Learn by reading through in order

Reading Execution Plans — EXPLAIN QUERY PLAN

Walk through the vocabulary that shows up in EXPLAIN QUERY PLAN. You'll see how full table scans differ from index lookups, when a temporary B-tree appears for sorting, what an Index-Only Scan (covering index) looks like, how correlated subqueries read in the plan, and what MATERIALIZE means — all driven by toggling indexes on and off.

The dataset for this article — perf_sales (50,000 rows of sales)

When you want to tell whether a query is fast or slow, the first thing to look at is the execution plan (the query plan).

Given a SQL statement, the database decides internally "which tables to read in what order, and how".

The tool that prints that procedure as text is EXPLAIN QUERY PLAN.

Prefix this keyword to a query and you'll see the execution steps instead of the actual results.

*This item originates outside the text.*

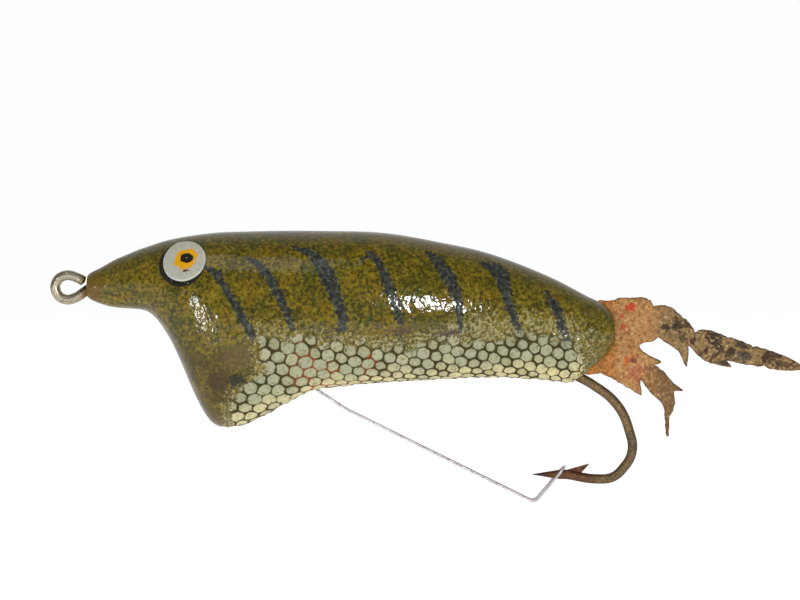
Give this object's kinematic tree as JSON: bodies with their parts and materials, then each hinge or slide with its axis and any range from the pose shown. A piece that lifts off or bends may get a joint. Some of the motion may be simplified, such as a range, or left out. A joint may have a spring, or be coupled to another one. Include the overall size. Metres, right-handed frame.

Before diving into the exercises, check the column definitions and a sample of the data for the perf_sales table used throughout this article. Generating the data takes a moment, so the first run may take a few seconds.

① Use PRAGMA table_info(perf_sales); to view the column names, types, and primary key.

② Use SELECT * FROM perf_sales LIMIT 5; to preview the first 5 rows.

③ Use SELECT COUNT(*) FROM perf_sales; to confirm there are 50,000 rows.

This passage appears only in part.